ROANOKE TIMES 
                      Copyright (c) 1996, Roanoke Times

DATE: Friday, November 8, 1996               TAG: 9611080081
SECTION: NATIONAL/INTERNATIONAL   PAGE: A-7  EDITION: METRO 
DATELINE: WASHINGTON
SOURCE: Knight-Ridder/Tribune


EARTH-TO-MARS MISSION BEGINS NASA PLANS 13 JOURNEYS TO RED PLANET

NASA kicked off an intensive search for evidence of life on other worlds Thursday by launching the first of 13 Earth-to-Mars spaceships scheduled over the next 10 years.

After a one-day delay because of high winds, the Mars Global Surveyor blasted off from Florida's Kennedy Space Center at 50 seconds after noon, lugging six scientific instruments to explore the Martian environment.
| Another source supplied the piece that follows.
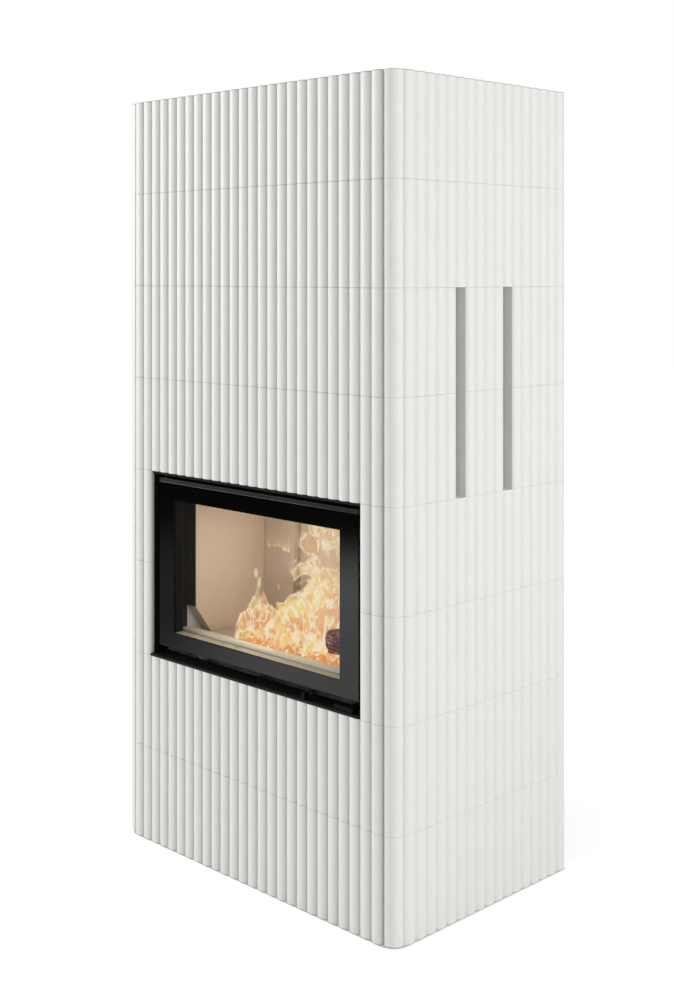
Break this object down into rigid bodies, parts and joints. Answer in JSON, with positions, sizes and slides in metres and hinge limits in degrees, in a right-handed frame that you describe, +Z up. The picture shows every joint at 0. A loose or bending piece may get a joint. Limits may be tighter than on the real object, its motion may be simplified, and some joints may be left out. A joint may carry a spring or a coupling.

``It's the beginning of a long sequence of missions ultimately whose goal must be to determine whether or not life was ever on Mars or even perhaps exists now,'' said Wesley Huntress Jr., chief of space science for the National Aeronautics and Space Administration.

The unmanned missions - 10 American, two Russian and one Japanese - were planned long before the tantalizing discovery that at least two Martian meteorites contain what may be relics of once-living organisms.

A team of American scientists announced in August that they had found what looked like fossilized bacteria in a 4.5 billion-year-old Martian rock picked up in Antarctica. Just last week, British scientists who had examined a second meteor from Mars said they had found similar signs that life may have existed 600,000 years ago.

The fossil reports added urgency and excitement to humanity's long fascination with the Red Planet.

The series of interplanetary voyages - spaced 26 months apart when Mars is in the best position relative to Earth - is supposed to culminate in 2005 with the return of samples of Martian rocks and soil for detailed study.

Scientists say they need such materials to confirm the highly uncertain evidence of tiny, bacteria-like organisms found in Martian rocks that fell to Earth many years ago.

``We won't know for sure until we go to Mars and bring back samples,'' said David McKay, a NASA scientist who is studying the Martian meteorites.

The Surveyor is to reach Mars next September after a looping journey of 435 million miles that will take it half way around the Sun.

Once there, it will spend six months settling into orbit, and then two Earth years (one Martian year) mapping the planet's enormous mountains, deep valleys and dried up river beds.

At an average height of 234 miles above the Martian surface, the spaceship's cameras can detect objects as small as 6 feet across. They might photograph the two Viking landers that NASA abandoned there 21 years ago.

The Surveyor won't be alone when it gets to its destination. Two more missions are ready to go in quick succession.

The Mars missions have three goals:

First, to search for signs of life - most likely in the past but possibly present today.

Scientists say all the ingredients for life, including water and oxygen, exist on Mars, even though the planet's surface is barren. They are eager to find out if liquid water is hidden in thick layers of icy rock, as it is in similar formations in the polar regions on Earth.

Second, to learn why the Martian climate, once warm and wet, is now dry and cold. Understanding what sent Mars into a deep freeze could help explain the risks facing Earth's climate.

Third, to study whether the geology and resources of Mars could support future human exploration.